The term merely predicts which crimes will be pursued and punished most vigorously. So if Billy bashes the lady’s head for no reason, that is bad. Bad Billy. But if he does it for the wrong reason, Bad Bad Billy.

It is time to take identity politics out of murders, rapes and assaults. I promise you that in each case, there is plenty of hate there to explain it. Don’t get me wrong, I am in favor of tough penalties for all violent crimes–just don’t let some criminals off easy because they did not check certain boxes when they violated the rights of other people.

Likewise, “Hate-speech” must also be discarded as a sinister constraint on the marketplace of ideas. Promoters of one orthodoxy or another, and countless “isms” and “ists”, like to invoke “Hate-” to signal that some particular parcel of words is so bad that our normal solicitude for free speech does not apply.

“The First Amendment does not protect Hate-speech” really means “I do not like that the First Amendment is so recklessly broad that it includes things I do not like.”

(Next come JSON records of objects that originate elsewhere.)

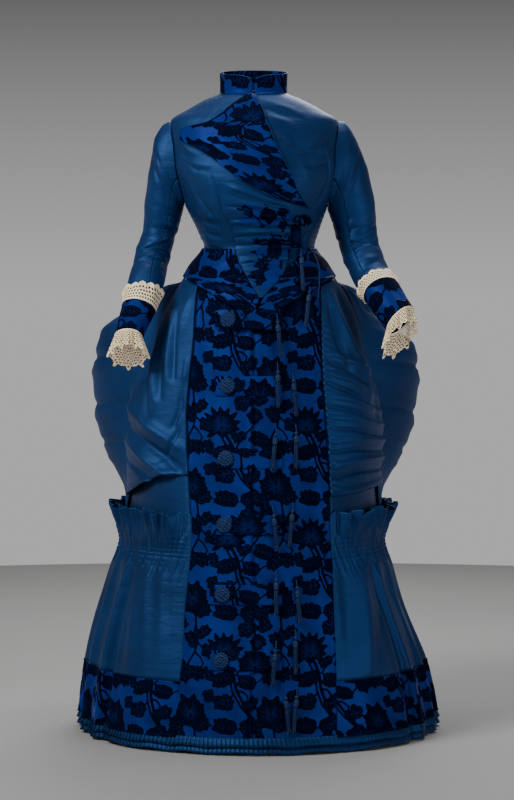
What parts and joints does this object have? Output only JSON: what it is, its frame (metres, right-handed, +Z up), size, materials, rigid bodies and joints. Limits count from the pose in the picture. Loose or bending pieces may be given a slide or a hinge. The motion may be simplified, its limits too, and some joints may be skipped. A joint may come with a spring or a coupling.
{
  "type": "afternoon dress with bustle",
  "caption": "Two-piece bustle afternoon dress in satin and cut velvet, worn hollow form, held at the shoulders.",
  "frame": {"origin": "middle of the neck base between the shoulders, where the wearer holds the dress up", "axes": "+Z up, the dress faces -Y, +X is the wearer's left"},
  "size_m": [0.7775, 0.8042, 1.3945],
  "materials": {
    "satin": "satin",
    "velvet": "matte",
    "lace": "matte",
    "trimming": "matte"
  },
  "bodies": {
    "root": {"collar": "velvet", "plastron": "velvet", "hip_panel_right": "velvet", "hip_panel_left": "velvet", "side_strap": "velvet", "side_knot": "velvet", "cuff_right": "velvet", "cuff_left": "velvet", "skirt_front_panel": "velvet", "hem_border_right": "velvet", "hem_border_left": "velvet", "tab_1": "velvet", "tab_2": "velvet", "tab_3": "velvet", "tab_4": "velvet", "tab_5": "velvet", "tab_6": "velvet", "bodice_front_right": "satin", "bodice_front_left": "satin", "bodice_back": "satin", "waist_drape": "satin", "sleeve_right_upper": "satin", "sleeve_right_under": "satin", "sleeve_left_upper": "satin", "sleeve_left_under": "satin", "skirt_side_right": "satin", "skirt_side_left": "satin", "skirt_back": "satin", "swag_right": "satin", "swag_left": "satin", "bustle_puff_right": "satin", "bustle_puff_left": "satin", "flounce_right": "satin", "flounce_left": "satin", "hem_frill": "satin", "cuff_lace_right": "lace", "cuff_lace_left": "lace", "wrist_lace_right": "lace", "wrist_lace_left": "lace", "button_1": "trimming", "button_2": "trimming", "button_3": "trimming", "button_4": "trimming", "button_5": "trimming", "button_6": "trimming", "tassel_01": "trimming", "tassel_02": "trimming", "tassel_03": "trimming", "tassel_04": "trimming", "tassel_05": "trimming", "tassel_06": "trimming", "tassel_07": "trimming", "tassel_08": "trimming", "tassel_09": "trimming", "tassel_10": "trimming", "tassel_11": "trimming", "tassel_12": "trimming", "tassel_13": "trimming", "tassel_14": "trimming", "tassel_waist": "trimming"}
  },
  "joints": []
}
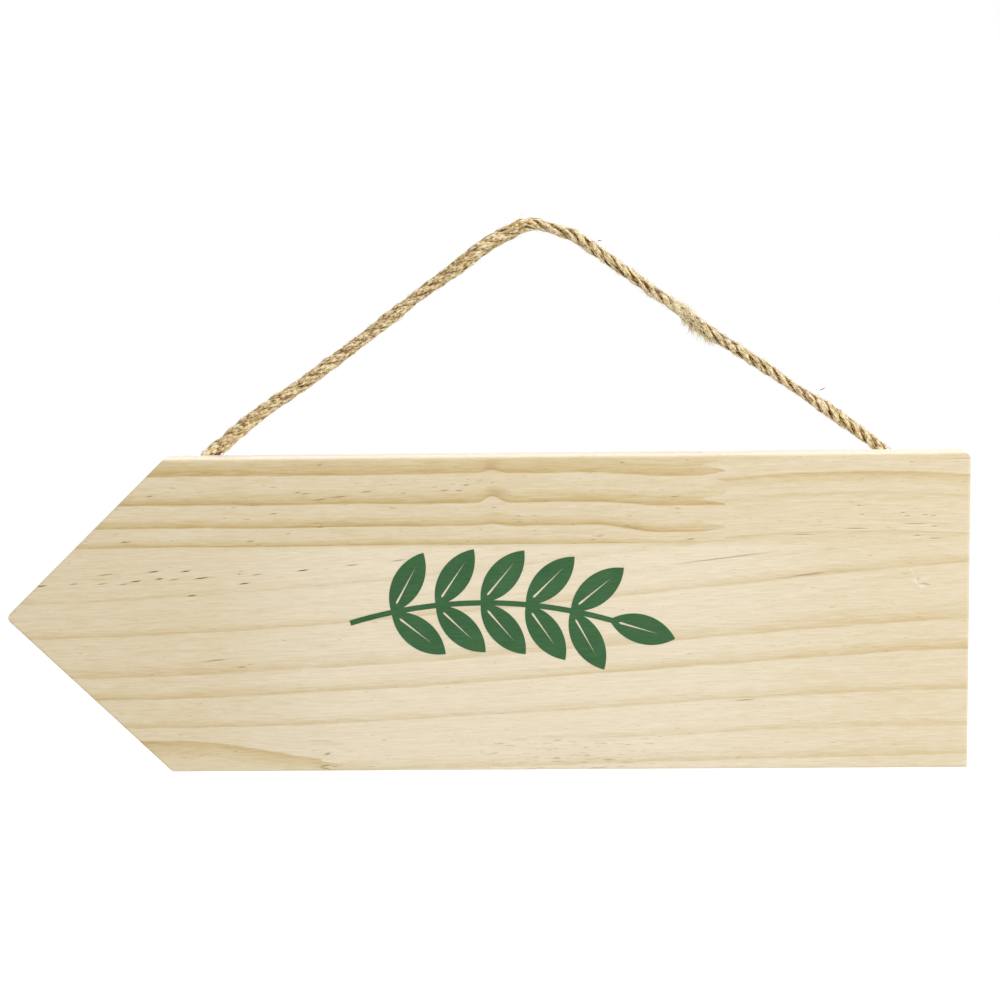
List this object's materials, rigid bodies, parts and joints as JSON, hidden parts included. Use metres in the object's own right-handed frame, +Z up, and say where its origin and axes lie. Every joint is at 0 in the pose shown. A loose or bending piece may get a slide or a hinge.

News flash: the First Amendment does protect hateful speech and it is supposed to. From the Colonial Revolution’s “Down with the King” to current times, the American experiment has relied on free speech and all kinds of rhetoric to populate the testing ground of ideas. To one person, some speech is “Hate-” speech and to another it is speaking truth to power or protecting important principles.